— Prompt —
The complete listing should be restated exactly.
......
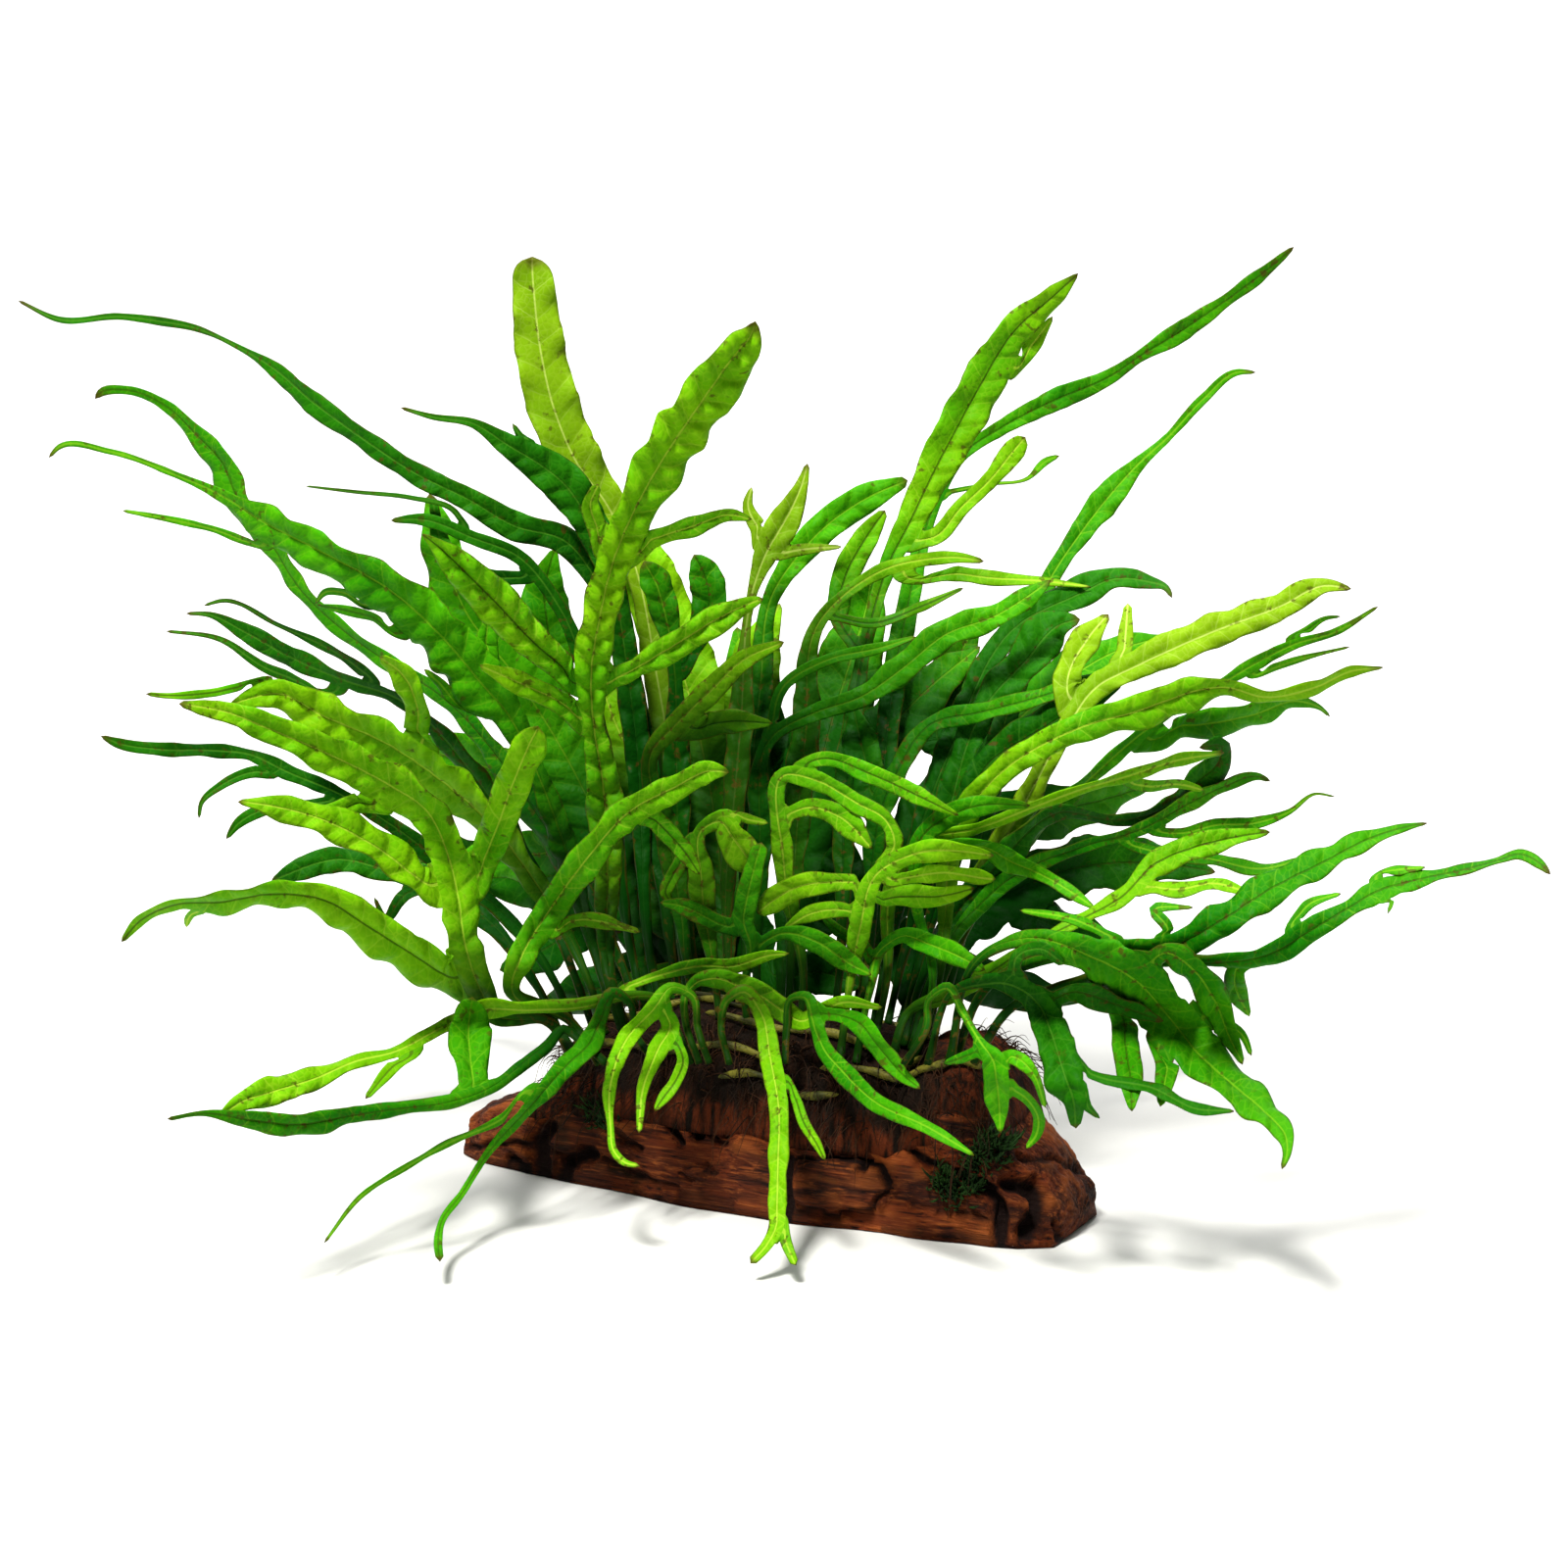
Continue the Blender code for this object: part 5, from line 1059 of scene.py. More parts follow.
@dataclass
class Graph:
    """A node tree with short ways to add nodes to it."""

    tree: bpy.types.NodeTree

    def feed(self, socket: Socket, value: object) -> None:
        """Links a socket into another, or sets it where the value is plain.

        Args:
            socket: The input.
            value: An output socket, a number, a colour, or None to leave it alone.
        """
        if isinstance(value, Socket):
            self.tree.links.new(value, socket)
        elif value is not None:
            socket.default_value = value

    def add(self, kind: str, inputs: dict, output: object = 0, **settings: object) -> Socket:
        """A new node with its properties set and its inputs fed.

        Args:
            kind: The name of the node type, after ShaderNode.
            inputs: Values by the input's name or number.
            output: The name or number of the output wanted.
            settings: Properties to set.

        Returns:
            The output.
        """
        made = self.tree.nodes.new(f"ShaderNode{kind}")
        for key, value in settings.items():
            setattr(made, key, value)
        for socket, value in inputs.items():
            self.feed(made.inputs[socket], value)
        return made.outputs[output]

    def math(self, operation: str, first: object, second: object = None,
             clamp: bool = False) -> Socket:
        """The result of one sum, by its operation; clamp holds it between 0 and 1."""
        return self.add("Math", {0: first, 1: second}, operation=operation, use_clamp=clamp)

    def times(self, first: object, second: object) -> Socket:
        """The product of two values."""
        return self.math("MULTIPLY", first, second)

    def plus(self, first: object, second: object) -> Socket:
        """The sum of two values."""
        return self.math("ADD", first, second)

    def most(self, first: object, second: object) -> Socket:
        """The greater of two values."""
        return self.math("MAXIMUM", first, second)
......
— Final result —
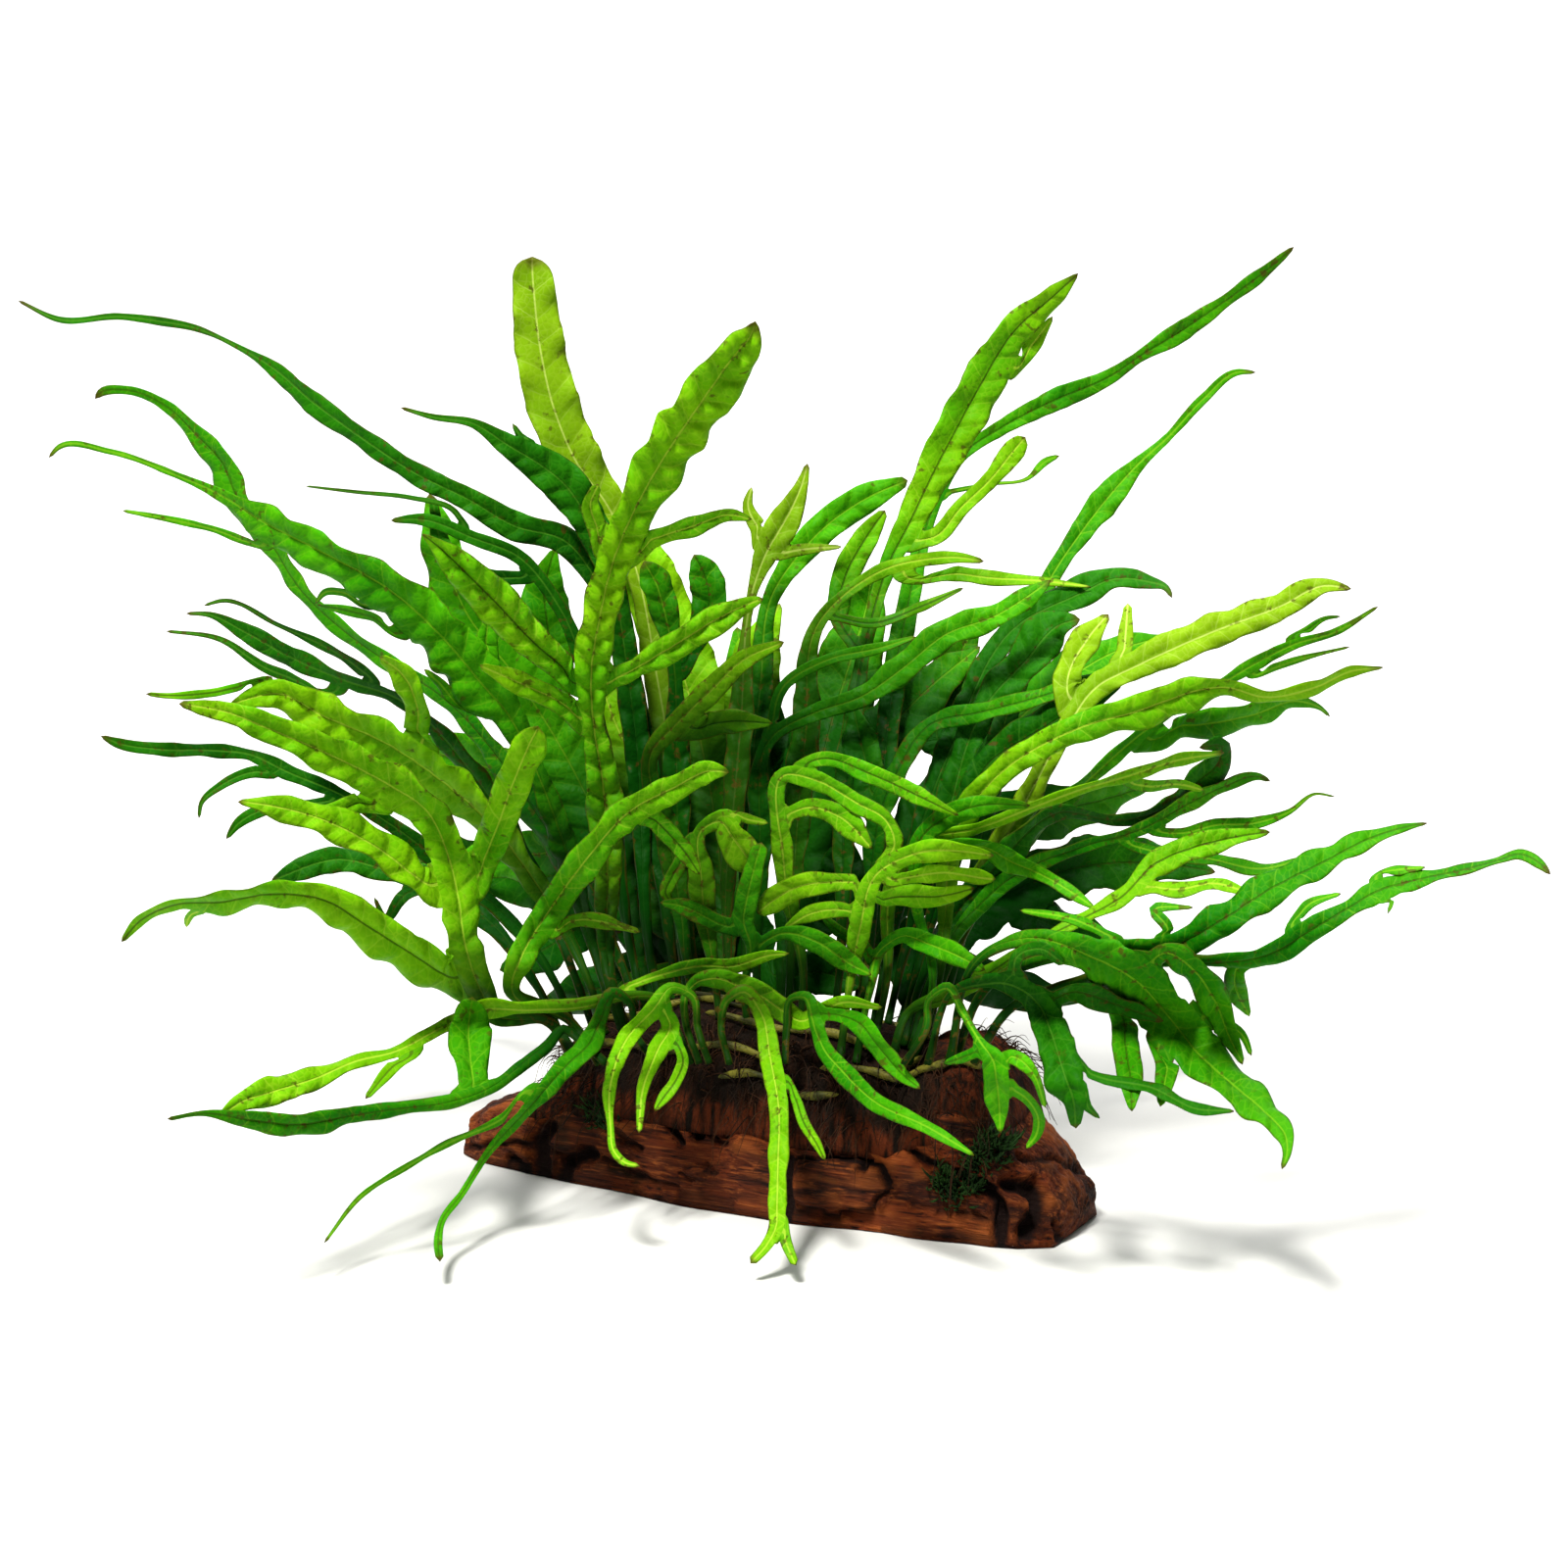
Continue the Blender code for this object: part 5, from line 1059 of scene.py. More parts follow.
@dataclass
class Graph:
    """A node tree with short ways to add nodes to it."""

    tree: bpy.types.NodeTree

    def feed(self, socket: Socket, value: object) -> None:
        """Links a socket into another, or sets it where the value is plain.

        Args:
            socket: The input.
            value: An output socket, a number, a colour, or None to leave it alone.
        """
        if isinstance(value, Socket):
            self.tree.links.new(value, socket)
        elif value is not None:
            socket.default_value = value

    def add(self, kind: str, inputs: dict, output: object = 0, **settings: object) -> Socket:
        """A new node with its properties set and its inputs fed.

        Args:
            kind: The name of the node type, after ShaderNode.
            inputs: Values by the input's name or number.
            output: The name or number of the output wanted.
            settings: Properties to set.

        Returns:
            The output.
        """
        made = self.tree.nodes.new(f"ShaderNode{kind}")
        for key, value in settings.items():
            setattr(made, key, value)
        for socket, value in inputs.items():
            self.feed(made.inputs[socket], value)
        return made.outputs[output]

    def math(self, operation: str, first: object, second: object = None,
             clamp: bool = False) -> Socket:
        """The result of one sum, by its operation; clamp holds it between 0 and 1."""
        return self.add("Math", {0: first, 1: second}, operation=operation, use_clamp=clamp)

    def times(self, first: object, second: object) -> Socket:
        """The product of two values."""
        return self.math("MULTIPLY", first, second)

    def plus(self, first: object, second: object) -> Socket:
        """The sum of two values."""
        return self.math("ADD", first, second)

    def most(self, first: object, second: object) -> Socket:
        """The greater of two values."""
        return self.math("MAXIMUM", first, second)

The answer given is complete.